Liest man aus dem Abstand von 15 Jahren Sloterdijks Essay, so erscheint er relativ harmlos. Dass er, wie ihm unterstellt wurde, der Menschenzüchtung in einer post-humanistischen Gesellschaft das Wort geredet habe, bei der ein Platon’scher Philosophenkönig oder ein selbsternanntes Expertengremium die Regeln dafür aufstellen müssten, erscheint angesichts der absichtlichen Dunkelheit des Textes wie eine Überinterpretation. Sloterdijk raunt gern tiefgründig, oder gründelt gern raunend, und man tut ihm bestimmt nicht Unrecht, wenn man auf sein Werk den Begriff des Spielerischen, ja Verspielten anwendet.

Allenfalls könnte man Sloterdijk unterstellen, er habe allzu affirmativ die Position Martin Heideggers aus dem Jahre 1946 übernommen, der im Bolschewismus, Faschismus und Amerikanismus verschiedene Spielarten des Humanismus zu sehen glaubte, nämlich der Selbstermächtigung des Menschen und des Programms seiner Besserung durch Erziehung. Sloterdijk weist zu Recht auf den „kryptokatholischen“ Subtext dieser Einschätzung; Benedikt XVI hat ihn ausbuchstabiert. Aber ein weiterer Subtext ist der Wunsch Heideggers, den von ihm gepredigten Antihumanismus und sich persönlich von der Verantwortung  für das rein zu waschen, was in Deutschland kurz zuvor geschehen war.

Sloterdijk aber liegt daran, Heidegger für seine eigenen Zwecke in Bewegung zu setzen: „Entscheidend ist jetzt nur, dass durch Heideggers Humanismuskritik hindurch ein Haltungswandel sich propagiert, der den Menschen auf eine über alle humanistischen Erziehungsziele weit hinausweisende besinnliche Askese hinweist. Nur kraft dieser Askese würde eine Gesellschaft der Besinnlichen jenseits der humanistischen literarischen Sozietät sich formieren können; es wäre dies eine Gesellschaft aus Menschen, die den Menschen aus der Mitte rückten, weil sie begriffen hätten, dass sie nur als ‚Nachbarn des Seins’ existieren – und nicht als eigensinnige Hausbesitzer oder als möblierte Herren in unkündbarer Hauptmiete. Zu dieser Askese kann der Humanismus nichts beitragen, solange er am Leitbild des starken Menschen orientiert bleibt.“

Das ist, in Heiderggersche Begrifflichkeit gekleidet, das Programm der ursprünglichen Grünen, deren Ideen den jungen Sloterdijk nachhaltig geprägt haben. Nicht zufällig reklamiert der Philosoph den damals noch lebenden bedeutendsten konservativen Philosophen der Neuzeit als Ahnherrn dieser Ideen genau zu jenem Zeitpunkt, da sich die Grünen anschickten, in der Koalition mit der SPD, der politischen Verkörperung der humanistischen Idee, Regierungsverantwortung zu übernehmen, was mit jener „besinnliche Askese“ unvereinbar war, die Sloterdijk fordert. Die Menschen sollten sich  – und das ist die Lehre des Darwinismus und der Ökologie – nicht als „Hausbesitzer oder möblierte Herren in unkündbarer Miete“ verstehen, sondern als „Nachbarn des Seins“, man könnte sagen: Als Bewohner einer ökologischen Nische auf der Lichtung.

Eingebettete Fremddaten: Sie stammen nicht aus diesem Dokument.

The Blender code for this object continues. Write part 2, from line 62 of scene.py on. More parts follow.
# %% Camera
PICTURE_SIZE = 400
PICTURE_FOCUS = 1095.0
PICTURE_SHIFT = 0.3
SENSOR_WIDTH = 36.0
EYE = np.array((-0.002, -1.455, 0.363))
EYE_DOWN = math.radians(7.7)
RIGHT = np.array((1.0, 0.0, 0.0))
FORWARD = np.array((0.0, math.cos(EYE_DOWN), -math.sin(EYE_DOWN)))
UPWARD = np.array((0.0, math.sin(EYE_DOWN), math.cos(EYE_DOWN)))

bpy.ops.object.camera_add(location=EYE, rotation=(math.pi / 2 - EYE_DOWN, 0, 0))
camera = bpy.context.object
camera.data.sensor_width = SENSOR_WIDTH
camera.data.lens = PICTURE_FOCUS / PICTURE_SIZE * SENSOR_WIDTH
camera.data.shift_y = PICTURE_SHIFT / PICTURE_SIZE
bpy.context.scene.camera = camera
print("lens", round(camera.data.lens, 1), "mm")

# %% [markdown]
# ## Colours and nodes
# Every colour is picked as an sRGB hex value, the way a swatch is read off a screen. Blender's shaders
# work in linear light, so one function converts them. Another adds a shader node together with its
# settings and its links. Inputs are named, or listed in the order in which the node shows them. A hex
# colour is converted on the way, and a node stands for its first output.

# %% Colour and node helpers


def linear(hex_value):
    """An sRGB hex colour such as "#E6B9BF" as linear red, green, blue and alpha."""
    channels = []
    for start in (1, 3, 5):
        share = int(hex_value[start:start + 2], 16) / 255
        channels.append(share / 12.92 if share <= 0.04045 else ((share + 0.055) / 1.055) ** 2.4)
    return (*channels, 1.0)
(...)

Die Grünen, so könnte man Sloterdijks Intervention lesen, müssten die Heideggerschen, die konservativen Wurzeln ihrer Bewegung begreifen, sonst verrieten sie sich selbst; die Konservativen müssten die Grünen nicht bekämpfen, sondern als Bundesgenossen im posthumanistischen Geist begrüßen.

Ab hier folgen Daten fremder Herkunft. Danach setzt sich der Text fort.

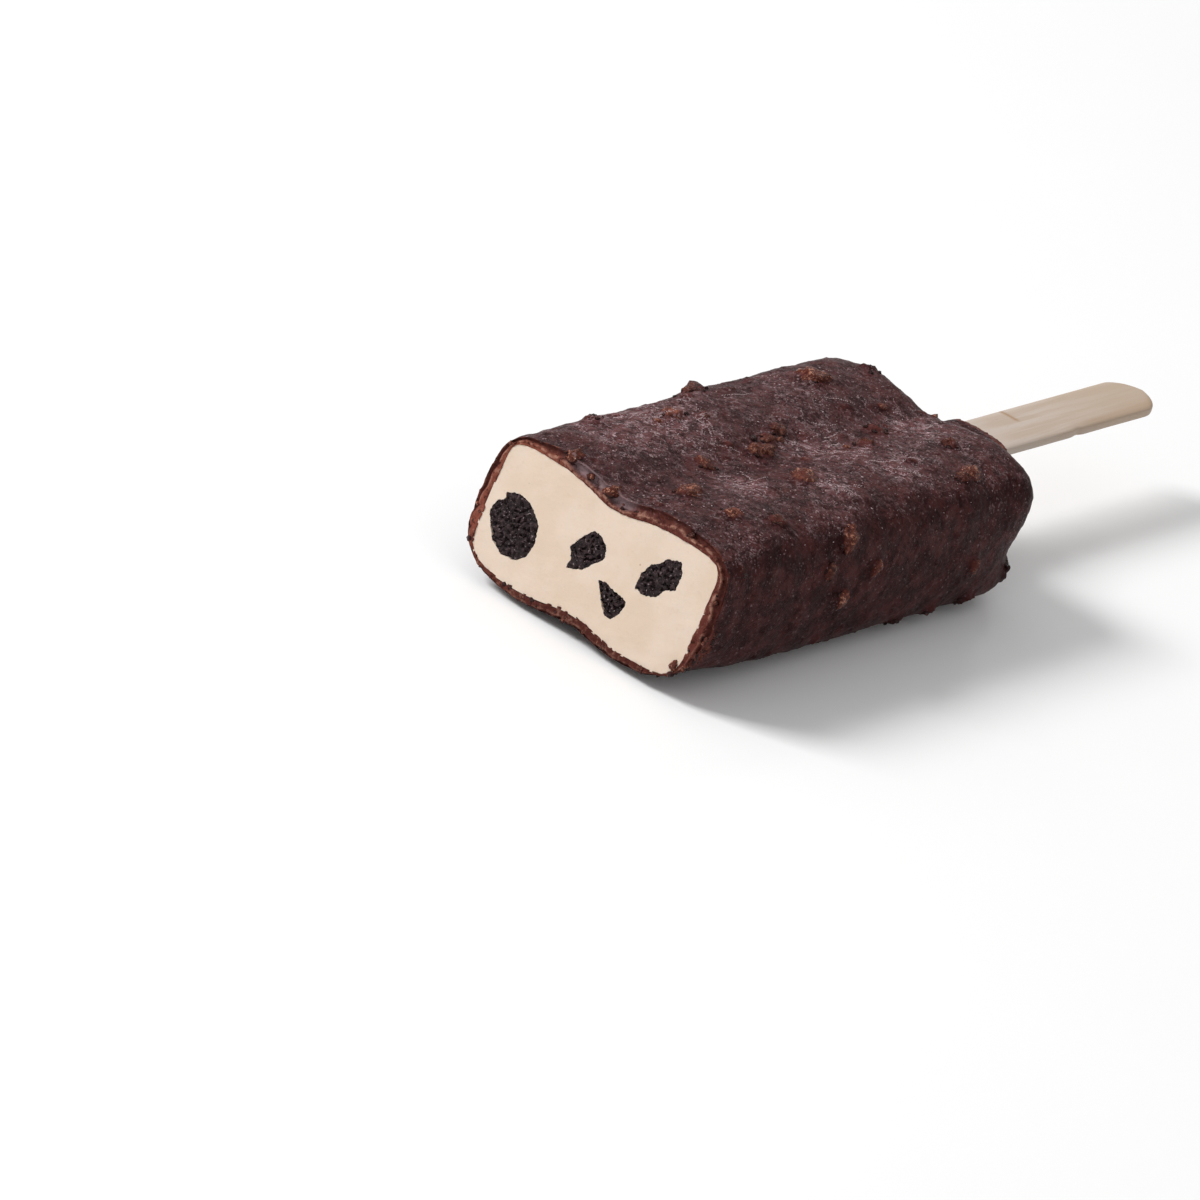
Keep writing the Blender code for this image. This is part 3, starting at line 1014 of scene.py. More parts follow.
@dataclass(frozen=True)
class Lump:
    """One crumb under the chocolate, where it makes the skin stand up."""

    place: Array
    normal: Array
    size: float
    bare: float
    seed: int

    # Heights and reaches are shares of the lump's size. HALO is the swelling round the lump, its height and
    # reach. CRATER_RING is a height, a radius and a width, and CRATER_HOLLOW a depth and a reach.
    HEIGHT_SHARE = 0.22
    HEIGHT_SPREAD = (0.9, 1.15)
    FACETS = 7
    STRETCH = 1.18
    LEAN = 0.35
    RIM = (0.42, 0.62)
    SLOPE = (0.8, 1.9)
    SOFTNESS = 0.10
    HALO = (0.11, 0.72)
    CRATER_RING = (0.13, 0.4, 0.13)
    CRATER_HOLLOW = (0.16, 0.3)

    def tangents(self) -> tuple[Array, Array]:
        """Two directions along the skin, square to each other; the lump is longest along the first.

        Returns:
            The lump's long direction and its short one.
        """
        grain = np.array((0.94, -0.34, 0.0) if abs(self.normal[2]) > 0.6 else (0.15, 0.0, 1.0))
        second = np.cross(self.normal, grain)
        second /= np.linalg.norm(second)
        first = np.cross(second, self.normal)
        spin = random.Random(self.seed + 500).uniform(-0.5, 0.5)
        turned = first * math.cos(spin) + second * math.sin(spin)
        return turned, second * math.cos(spin) - first * math.sin(spin)

    def relief(self, points: Array) -> Array:
        """How far the lump lifts the skin at points near it.

        Args:
            points: places on the skin.

        Returns:
            The lift at each.
        """
        draw = random.Random(self.seed)
        first, second = self.tangents()
        away = points - self.place
        u, v = away @ first / self.STRETCH, away @ second * self.STRETCH
        top = self.size * self.HEIGHT_SHARE * draw.uniform(*self.HEIGHT_SPREAD)
        tilt, lean = draw.uniform(0, math.tau), draw.uniform(0, self.LEAN)
        rise, spread = self.HALO
        halo = rise * self.size * np.exp(-((np.hypot(u, v) / (spread * self.size)) ** 4))
        height = top + lean * (u * math.cos(tilt) + v * math.sin(tilt))
        start = draw.uniform(0, math.tau)
        for facet in range(self.FACETS):
            turn = start + math.tau * (facet + draw.uniform(-0.3, 0.3)) / self.FACETS
            rim = self.size * draw.uniform(*self.RIM)
            slope = draw.uniform(*self.SLOPE)
            height = np.minimum(height, slope * (rim - u * math.cos(turn) - v * math.sin(turn)))
        soft = self.SOFTNESS * self.size
        foot = soft * np.exp(np.minimum(height / soft - 1, 0))
        return np.maximum(np.where(height > soft, height, foot), halo)

    def crater(self, points: Array) -> Array:
        """How far a burst bubble of this size lifts the skin: a raised ring round a hollow.

        Args:
            points: places on the skin.

        Returns:
            The lift at each, below zero in the hollow.
        """
        reach = np.linalg.norm(points - self.place, axis=-1) / self.size
        rise, radius, width = self.CRATER_RING
        depth, hollow = self.CRATER_HOLLOW
        ring = rise * np.exp(-(((reach - radius) / width) ** 2))
        return self.size * (ring - depth * np.exp(-((reach / hollow) ** 2)))


class LumpMap:
    """Where the lumps lie on the bar: those that show are placed one by one, the rest by a seeded rule."""

    # Each row: the place along the bar, then across it or up its side, the size, all in millimetres, and how
    # bare the lump is.
    TOP = (
        (3.4, 11.0, 2.6, 1.0), (2.6, 1.8, 2.4, 1.0), (13.2, -5.0, 4.2, 0.7), (26.0, 2.0, 3.6, 0.6),
        (13.4, -13.4, 3.0, 0.9), (20.6, -17.2, 3.2, 0.5), (33.0, 14.4, 3.6, 0.8), (41.2, 1.8, 4.4, 0.6),
        (45.4, 3.6, 2.8, 0.6), (49.4, 4.8, 3.4, 0.5), (38.2, -9.0, 3.6, 0.9), (70.6, 13.8, 4.8, 0.8),
        (69.4, -1.0, 3.4, 0.4), (62.0, -4.4, 3.2, 0.4), (18.8, 19.4, 2.8, 0.2), (42.4, 18.8, 2.4, 0.2),
        (46.6, 20.4, 3.6, 0.5), (76.0, -10.8, 2.8, 0.5), (72.0, -18.4, 3.4, 0.7), (69.6, -18.8, 2.6, 0.5),
        (84.6, 12.7, 3.0, 0.0),
    )
    RIGHT = (
        (34.4, 22.5, 4.0, 0.75), (42.4, 16.6, 2.8, 0.75), (35.0, 12.6, 3.2, 0.8), (29.8, 18.4, 2.6, 0.5),
        (72.0, 11.0, 2.8, 0.6), (5.6, 22.0, 2.2, 0.3), (57.5, 3.0, 2.6, 0.1), (67.0, 3.0, 3.0, 0.1),
        (76.6, 3.2, 3.6, 0.1), (87.8, 5.3, 5.0, 0.0),
    )
    HIDDEN = 12
    HIDDEN_SIZE = (2.4 * MM, 4 * MM)
    FINE = 46
    FINE_SIZE = (1.3 * MM, 2.1 * MM)
    CLEARANCE = 0.6 * MM
    TINY = 420
    TINY_SIZE = (0.5 * MM, 1.2 * MM)

    def __init__(self, points: Array) -> None:
        """Reads the bare skin that the lumps lie on.

        Args:
            points: its rings by points by three.
        """
        rings, around = points.shape[:2]
        index = np.arange(rings * around).reshape(rings, around)
        low, high = index[:-1], index[1:]
        quads = np.stack([low, np.roll(low, -1, 1), np.roll(high, -1, 1), high], axis=-1)
        self.surface = BVHTree.FromPolygons(points.reshape(-1, 3).tolist(), quads.reshape(-1, 4).tolist())

    def aims(self) -> list[tuple[Vector, Vector, float, float]]:
        """For each lump a point outside the bar, the way towards it, the lump's size and how bare it is.

        Returns:
            One row of the four for each lump.
        """
        draw = random.Random(SEED)
        far = SKIN.length
        down, left = Vector((0, 0, -1)), Vector((0, 1, 0))
        aims = [(Vector((x * MM, y * MM, far)), down, size * MM, bare) for x, y, size, bare in self.TOP]
        aims += [(Vector((x * MM, -far, z * MM)), left, size * MM, bare) for x, z, size, bare in self.RIGHT]
        for index in range(self.HIDDEN):
            along = SKIN.length * (index + draw.uniform(0.2, 0.8)) / self.HIDDEN
            height = SKIN.height * draw.uniform(0.2, 0.65)
            aims.append((Vector((along, far, height)), -left, draw.uniform(*self.HIDDEN_SIZE), index % 3 / 2))
        for index in range(self.FINE):
            along = SKIN.length * (index + 0.5) / self.FINE
            aims.append(self.around_bar(draw, along, self.FINE_SIZE, index % 5 / 6))
        for index in range(self.TINY):
            aims.append(self.around_bar(draw, SKIN.length * draw.uniform(0.02, 0.99), self.TINY_SIZE, 0.0))
        return aims

    def around_bar(
        self, draw: random.Random, along: float, sizes: tuple[float, float], bare: float
    ) -> tuple[Vector, Vector, float, float]:
        """An aim at the bar from any side at a distance along it.

        Args:
            draw: random numbers.
            along: the distance.
            sizes: the lump's least and greatest size.
            bare: how bare it is.

        Returns:
            A row like those of aims.
        """
        turn = draw.uniform(0, math.tau)
        towards = Vector((0, math.cos(turn), math.sin(turn)))
        start = Vector((along, 0, SKIN.height / 2)) + towards * SKIN.length
        return start, -towards, draw.uniform(*sizes), bare

    def lumps(self) -> list[Lump]:
        """Every lump, where its aim meets the skin.

        Returns:
            The lumps, in the order of their aims.
        """
        found = []
        for seed, (start, towards, size, bare) in enumerate(self.aims()):
            place, normal, _, _ = self.surface.ray_cast(start, towards)
            if place is None:
                continue
            if normal.dot(towards) > 0:
                normal = -normal
            if place.z < size / 2 + self.CLEARANCE and normal.z < 0:
                continue
            found.append(Lump(np.array(place), np.array(normal), size, bare, seed))
        return found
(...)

Und dann ein Jahr später der Text von Bill Joy. Der ist gegenüber dem Raunen Sloterdijks bis zur Einfältigkeit deutlich, und allenfalls das Name-Dropping, bei dem nicht zufällig fast alle Kunden des Literaturagenten John Brockman genannt werden, wirkt prätentiös. Im Kern jedoch steht bei Joy die gleiche Botschaft wie bei Sloterdijk, in der FAZ also das Gleiche wie in der „Zeit“: Angesichts der Gefahren von Robotik, Gentechnik und Nanotechnologie ist es utopisch, auf ihre Einhegung zu setzen:  „Die einzig realistische Alternative, die ich sehe, lautet Verzicht: Wir müssen auf die Entwicklung allzu gefährlicher Technologien verzichten und unserer Suche nach bestimmten Formen des Wissens Grenzen setzen.“

Regeln für den Menschenpark.

Der Verzicht auf das humanistische Projekt, die Bestialisierung des Menschen zu zähmen. Stattdessen anerkennen, dass wir weder uns selbst noch die Monster, die wir produzieren, je ganz im Griff haben können; und – so verstehe ich Sloterdijks Anspielung auf Nietzsche – dass wir uns nicht ganz im Griff haben sollten; nicht haben wollen sollten.

Der grüne deutsche Philosoph; der amerikanische Softwareentwickler; der bürgerliche deutsche Publizist; aber auch der deutsche Papst: Hier fanden sie ein gemeinsames Terrain.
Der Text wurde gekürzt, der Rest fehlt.